Самолет в Сочи улетал около восьми утра. На шесть часов я заказал такси. Но в половине шестого раздался телефонный звонок. Звонил не шофер. Показавшийся мне знакомым мужской голос был сух и неприветлив. Меня почему-то задело, что звонивший не сказал «доброе утро» и не извинился за столь ранний звонок.
— Вы собираетесь лететь в Сочи? — послышалось в трубке.
— Кто говорит? — вместо ответа спросил я.
— Говорит Найденов…
Теперь я вспомнил, кому принадлежал голос, показавшийся мне знакомым. Наши отношения все же небыли столь дружескими, чтобы звонить домой посреди ночи. Помню, мелькнула мысль: откуда, собственно, он знает о моей поездке в Сочи? Но задать вопроса я не успел.

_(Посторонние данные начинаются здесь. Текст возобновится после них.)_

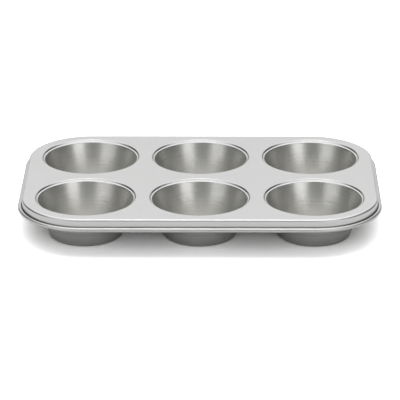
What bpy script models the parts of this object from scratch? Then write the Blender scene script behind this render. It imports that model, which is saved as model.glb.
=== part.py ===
"""Six-cup muffin pan: one deep-drawn steel sheet whose rim is rolled round a stiffening wire.

Metres, +Z up. The origin is on the ground under the middle of the pan, where the cups' floors stand,
+X runs along the long side and +Y to the back. All sizes of the sheet are those of its top face, the one
that the batter touches, and the sheet's thickness lies below that face. The skirt's outer face runs on
into the inside of the curl, so the wire lies against the same face of the sheet.
"""

import math

import bmesh
import bpy
from mathutils import Vector

# Sheet and wire
SHEET_THICKNESS = 0.0005
WIRE_RADIUS = 0.00075
WIRE_CLEARANCE_ON_SIDES = 0.0005
WIRE_CLEARANCE_IN_CORNERS = 0.0003
WIRE_END_GAP = 0.0006

# Cups, in a grid of columns along X and rows along Y
CUP_COLUMNS = 3
CUP_ROWS = 2
CUP_PITCH = 0.0840
CUP_HEIGHT = 0.0292
CUP_MOUTH_RADIUS = 0.0350
CUP_FLOOR_FLAT_RADIUS = 0.0246
CUP_FLOOR_BEND_RADIUS = 0.0025
CUP_LIP_RADIUS = 0.0010

# Recessed step round each mouth
STEP_DEPTH = 0.0014
STEP_LEDGE_WIDTH = 0.0009
STEP_SLOPE_WIDTH = 0.0007

# Deck, from the outermost steps to the skirt
DECK_END_MARGIN = 0.0094
DECK_SIDE_MARGIN = 0.0082

# Shoulder and skirt
SHOULDER_RADIUS = 0.0015
SKIRT_DROP = 0.0074
SKIRT_CORNER_RADIUS = 0.0465

# Rolled curl of the rim. It closes in behind the wire along the sides. In the corners the edge of the sheet
# has further to go than the skirt, so there the curl ends on top of the wire and leaves a slot.
CURL_START_ANGLE = math.radians(180)
CURL_END_ANGLE_ON_SIDES = math.radians(480)
CURL_END_ANGLE_IN_CORNERS = math.radians(455)

# Fineness of the round forms
CUP_STEPS = 36
LIP_STEPS = 3
FLOOR_BEND_STEPS = 3
SHOULDER_STEPS = 3
CURL_STEPS = 10
CORNER_STEPS = 10
WIRE_BEVEL_RESOLUTION = 2
SHARP_EDGE_ANGLE = math.radians(40)
MERGE_DISTANCE = 0.000001

# Worked out from the sizes above
STEP_INNER_RADIUS = CUP_MOUTH_RADIUS + CUP_LIP_RADIUS + STEP_LEDGE_WIDTH
STEP_OUTER_RADIUS = STEP_INNER_RADIUS + STEP_SLOPE_WIDTH
SKIRT_HALF_X = (CUP_COLUMNS - 1) / 2 * CUP_PITCH + STEP_OUTER_RADIUS + DECK_END_MARGIN
SKIRT_HALF_Y = (CUP_ROWS - 1) / 2 * CUP_PITCH + STEP_OUTER_RADIUS + DECK_SIDE_MARGIN
CURL_RADIUS_ON_SIDES = WIRE_RADIUS + WIRE_CLEARANCE_ON_SIDES
CURL_RADIUS_IN_CORNERS = WIRE_RADIUS + WIRE_CLEARANCE_IN_CORNERS
DECK_Z = CUP_HEIGHT
CURL_Z = DECK_Z - SKIRT_DROP


def clear_scene():
    """Start from an empty scene."""
    for old in list(bpy.data.objects):
        bpy.data.objects.remove(old, do_unlink=True)


def make_collection(name):
    """A collection linked to the scene."""
    collection = bpy.data.collections.new(name)
    bpy.context.scene.collection.children.link(collection)
    return collection


def metal(name, colour, roughness, metallic):
    """A Principled BSDF metal in one colour."""
    material = bpy.data.materials.new(name)
    material.use_nodes = True
    shader = material.node_tree.nodes["Principled BSDF"]
    shader.inputs["Base Color"].default_value = (*colour, 1.0)
    shader.inputs["Roughness"].default_value = roughness
    shader.inputs["Metallic"].default_value = metallic
    return material


def arc(centre_x, centre_z, radius, start, end, steps):
    """Points on an arc in a profile plane, both ends included. Angles are in radians from +X."""
    angles = [start + (end - start) * step / steps for step in range(steps + 1)]
    return [(centre_x + radius * math.cos(a), centre_z + radius * math.sin(a)) for a in angles]


def cup_wall_tilt(lip_x, lip_z, bend_x, bend_z):
    """Angle from upright of the straight wall that touches both the lip and the floor bend.

    The two arcs lie on opposite sides of the wall, so it is their crossed tangent.
    """
    across = lip_x - bend_x
    upward = lip_z - bend_z
    between = math.hypot(across, upward)
    crossing = math.asin((CUP_LIP_RADIUS + CUP_FLOOR_BEND_RADIUS) / between)
    return math.atan2(across, upward) - crossing


def cup_profile():
    """Half section of a cup, as (distance from the cup's axis, height), from the deck to the floor."""
    lip_x = CUP_MOUTH_RADIUS + CUP_LIP_RADIUS
    lip_z = DECK_Z - STEP_DEPTH - CUP_LIP_RADIUS
    bend_x = CUP_FLOOR_FLAT_RADIUS
    bend_z = SHEET_THICKNESS + CUP_FLOOR_BEND_RADIUS
    tilt = cup_wall_tilt(lip_x, lip_z, bend_x, bend_z)
    step = [(STEP_OUTER_RADIUS, DECK_Z), (STEP_INNER_RADIUS, DECK_Z - STEP_DEPTH)]
    lip = arc(lip_x, lip_z, CUP_LIP_RADIUS, math.radians(90), math.radians(180) - tilt, LIP_STEPS)
    bend = arc(bend_x, bend_z, CUP_FLOOR_BEND_RADIUS, -tilt, math.radians(-90), FLOOR_BEND_STEPS)
    return step + lip + bend


def outline_places():
    """Places round the skirt, anticlockwise from above: a rectangle with round corners.

    Each is (centre of its corner, direction out from that centre, how far the curl is open). The opening
    is 0 where a corner meets a side and 1 in the middle of the corner.
    """
    places = []
    for corner, (side_x, side_y) in enumerate([(1, 1), (-1, 1), (-1, -1), (1, -1)]):
        centre_x = side_x * (SKIRT_HALF_X - SKIRT_CORNER_RADIUS)
        centre_y = side_y * (SKIRT_HALF_Y - SKIRT_CORNER_RADIUS)
        for step in range(CORNER_STEPS + 1):
            share = step / CORNER_STEPS
            angle = math.radians(90) * (corner + share)
            direction = Vector((math.cos(angle), math.sin(angle), 0.0))
            opening = math.sin(math.radians(180) * share) ** 2
            places.append((Vector((centre_x, centre_y, 0.0)), direction, opening))
    return places


def between(on_sides, in_corners, opening):
    """A size of the curl at a place that is open by the given share."""
    return on_sides + (in_corners - on_sides) * opening


def curl_radius(opening):
    """Radius of the curl's inner face, which is also how far the wire's middle stands off the skirt."""
    return between(CURL_RADIUS_ON_SIDES, CURL_RADIUS_IN_CORNERS, opening)


def rim_section(opening):
    """Half section of the rim, as (distance out from the skirt, height): shoulder, skirt, then curl."""
    shoulder_z = DECK_Z - SHOULDER_RADIUS
    shoulder = arc(-SHOULDER_RADIUS, shoulder_z, SHOULDER_RADIUS, math.radians(90), 0.0, SHOULDER_STEPS)
    radius = curl_radius(opening)
    curl_end = between(CURL_END_ANGLE_ON_SIDES, CURL_END_ANGLE_IN_CORNERS, opening)
    curl = arc(radius, CURL_Z, radius, CURL_START_ANGLE, curl_end, CURL_STEPS)
    return shoulder + curl


def rim_rings():
    """The rings of points that the rim is skinned over, from the deck's edge to the curl's cut edge."""
    places = outline_places()
    sections = [rim_section(opening) for _, _, opening in places]
    rings = []
    for level in zip(*sections):
        ring = []
        for (centre, direction, _), (out, height) in zip(places, level):
            ring.append(centre + (SKIRT_CORNER_RADIUS + out) * direction + Vector((0.0, 0.0, height)))
        rings.append(ring)
    return rings


def add_ring(mesh, points):
    """A closed ring of vertices and edges. Returns both."""
    vertices = [mesh.verts.new(point) for point in points]
    edges = [mesh.edges.new((vertices[i - 1], vertices[i])) for i in range(len(vertices))]
    return vertices, edges


def skin_rings(mesh, inner, outer):
    """A band of faces between two rings that have the same number of vertices."""
    for i in range(len(inner)):
        mesh.faces.new((inner[i - 1], outer[i - 1], outer[i], inner[i]))


def add_cup(mesh, centre):
    """Turn the cup's profile about its axis, close its floor, and return the edges of its outermost ring."""
    profile = [mesh.verts.new(centre + Vector((out, 0.0, height))) for out, height in cup_profile()]
    spokes = [mesh.edges.new(pair) for pair in zip(profile, profile[1:])]
    before = set(mesh.verts)
    bmesh.ops.spin(
        mesh,
        geom=profile + spokes,
        cent=centre,
        axis=(0.0, 0.0, 1.0),
        angle=math.radians(360),
        steps=CUP_STEPS,
        use_merge=True,
    )
    cup = [vertex for vertex in mesh.verts if vertex not in before] + profile
    open_edges = {edge for vertex in cup for edge in vertex.link_edges if edge.is_boundary}
    floor_edges = [edge for edge in open_edges if edge.verts[0].co.z < DECK_Z / 2]
    bmesh.ops.holes_fill(mesh, edges=floor_edges, sides=CUP_STEPS)
    return [edge for edge in open_edges if edge.verts[0].co.z > DECK_Z / 2]


def make_pressing(collection, material):
    """The pressed sheet: cups turned, rim skinned, deck filled between them, then given its thickness."""
    mesh = bmesh.new()
    border = []
    for column in range(CUP_COLUMNS):
        for row in range(CUP_ROWS):
            x = (column - (CUP_COLUMNS - 1) / 2) * CUP_PITCH
            y = (row - (CUP_ROWS - 1) / 2) * CUP_PITCH
            border += add_cup(mesh, Vector((x, y, 0.0)))
    rings = [add_ring(mesh, points) for points in rim_rings()]
    for (inner, _), (outer, _) in zip(rings, rings[1:]):
        skin_rings(mesh, inner, outer)
    border += rings[0][1]
    deck = bmesh.ops.triangle_fill(mesh, edges=border, use_beauty=True, use_dissolve=False)
    bmesh.ops.remove_doubles(mesh, verts=mesh.verts, dist=MERGE_DISTANCE)
    bmesh.ops.recalc_face_normals(mesh, faces=mesh.faces)
    deck_face = next(item for item in deck["geom"] if isinstance(item, bmesh.types.BMFace))
    if deck_face.normal.z < 0.0:
        bmesh.ops.reverse_faces(mesh, faces=mesh.faces)

    data = bpy.data.meshes.new("pan_pressing")
    mesh.to_mesh(data)
    mesh.free()
    data.materials.append(material)
    data.shade_smooth()
    data.set_sharp_from_angle(angle=SHARP_EDGE_ANGLE)
    pressing = bpy.data.objects.new("pan_pressing", data)
    collection.objects.link(pressing)

    thickness = pressing.modifiers.new("Sheet thickness", "SOLIDIFY")
    thickness.thickness = SHEET_THICKNESS
    thickness.offset = -1.0
    thickness.use_even_offset = True
    return pressing


def wire_path():
    """The middle of the wire, from its first end at the back, round the pan and back to its last end."""
    ring = []
    for centre, direction, opening in outline_places():
        out = SKIRT_CORNER_RADIUS + curl_radius(opening)
        ring.append(centre + out * direction + Vector((0.0, 0.0, CURL_Z)))
    back_y = SKIRT_HALF_Y + CURL_RADIUS_ON_SIDES
    first_end = Vector((-WIRE_END_GAP / 2, back_y, CURL_Z))
    last_end = Vector((WIRE_END_GAP / 2, back_y, CURL_Z))
    back_left = CORNER_STEPS + 1
    return [first_end, *ring[back_left:], *ring[:back_left], last_end]


def make_wire(collection, material):
    """The stiffening wire: a round bar bent to lie in the curl, its ends meeting at the back."""
    curve = bpy.data.curves.new("rim_wire", "CURVE")
    curve.dimensions = "3D"
    curve.bevel_depth = WIRE_RADIUS
    curve.bevel_resolution = WIRE_BEVEL_RESOLUTION
    curve.use_fill_caps = True
    curve.materials.append(material)
    points = wire_path()
    spline = curve.splines.new("POLY")
    spline.points.add(len(points) - 1)
    for spline_point, point in zip(spline.points, points):
        spline_point.co = (*point, 1.0)
    wire = bpy.data.objects.new("rim_wire", curve)
    collection.objects.link(wire)
    return wire


def main():
    clear_scene()
    collection = make_collection("muffin_pan")
    coating = metal("silver_coating", (0.63, 0.63, 0.62), 0.34, 0.9)
    dark_steel = metal("wire_steel", (0.20, 0.20, 0.19), 0.42, 1.0)
    make_pressing(collection, coating)
    make_wire(collection, dark_steel)


main()
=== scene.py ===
# %% [markdown]
# # A muffin pan: one pressed sheet and one bent wire
#
# The real pan is a single sheet of coated steel, half a millimetre thick. A press draws six cups and a
# short skirt out of it, and a second tool rolls its edge round a stiffening wire. There is nothing else
# to it, so the whole look rests on two things: bends of the right radius, and a coating that catches the
# light as satin silver does. This lesson works the sheet out as arrays of points, and then finishes it.

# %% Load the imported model
import math

import bmesh
import bpy
import numpy as np
from mathutils import Matrix, Vector


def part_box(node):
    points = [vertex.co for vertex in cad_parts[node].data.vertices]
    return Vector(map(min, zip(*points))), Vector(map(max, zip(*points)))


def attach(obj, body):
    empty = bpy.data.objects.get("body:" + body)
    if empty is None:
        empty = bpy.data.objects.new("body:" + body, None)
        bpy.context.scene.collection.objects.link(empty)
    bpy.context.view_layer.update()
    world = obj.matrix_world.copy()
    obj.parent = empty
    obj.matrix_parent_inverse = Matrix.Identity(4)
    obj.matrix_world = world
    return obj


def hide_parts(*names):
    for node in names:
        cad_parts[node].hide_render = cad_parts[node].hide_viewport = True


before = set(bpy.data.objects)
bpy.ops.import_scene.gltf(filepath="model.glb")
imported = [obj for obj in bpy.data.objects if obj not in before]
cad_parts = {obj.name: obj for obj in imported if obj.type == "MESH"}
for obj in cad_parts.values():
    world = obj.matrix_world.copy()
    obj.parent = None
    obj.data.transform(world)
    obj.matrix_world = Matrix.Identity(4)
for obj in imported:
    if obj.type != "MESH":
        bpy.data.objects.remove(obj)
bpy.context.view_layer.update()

# %% [markdown]
# ## Sizes
#
# The frame says where the deck and the wire are, so those places are read from it. The bends of the sheet
# are listed, as a toolmaker would dimension them. They could be measured on the solid model too,
# but its arcs are coarse polygons, and a radius read from a polygon is always a little short.

# %% Sizes, in metres
pan_low, pan_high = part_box("pan_pressing")
wire_low, wire_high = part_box("rim_wire")

DECK_TOP = pan_high.z
WIRE_RADIUS = (wire_high.z - wire_low.z) / 2
CURL_HEIGHT = (wire_high.z + wire_low.z) / 2
WIRE_CLEARANCE_ON_SIDES = 0.0005
WIRE_CLEARANCE_IN_CORNERS = 0.0003
CURL_RADIUS_ON_SIDES = WIRE_RADIUS + WIRE_CLEARANCE_ON_SIDES
CURL_RADIUS_IN_CORNERS = WIRE_RADIUS + WIRE_CLEARANCE_IN_CORNERS
CURL_TURN_ON_SIDES = math.radians(300)
CURL_TURN_IN_CORNERS = math.radians(275)
SKIRT_HALF = np.array([wire_high.x, wire_high.y]) - WIRE_RADIUS - CURL_RADIUS_ON_SIDES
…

— Предлагаю вам не лететь, — с военной краткостью и категоричностью сказал он, не вдаваясь в детали.
— Неужели убьют? — мрачно пошутил я, не посмев спросить, откуда у него столь точная информация, и плохо понимая, что означает его предложение.
Найденов шутки не принял.
— До убийства, думаю, не дойдет…
Я, кажется, начинал понимать, что ему не до шуток и что этот ночной звонок — поступок, на который ему не просто было решиться.
— Что случилось? Объясните…
Теперь в его голосе мне слышалась уже не сухость — усталость и даже отчаяние. Отчаяние от того, что человек, ради которого он раскрывает служебную тайну и, скорее всего, агентурную информацию, так непонятлив.
— Вас обвинят в покушении на изнасилование. Жертва и пять свидетелей уже ждут в гостинице, где вам забронирован номер. Эксперт дежурит у телефона и явится немедленно по первому вызову. Операция по вашему обольщению назначена на сегодняшний вечер. Есть другие вопросы?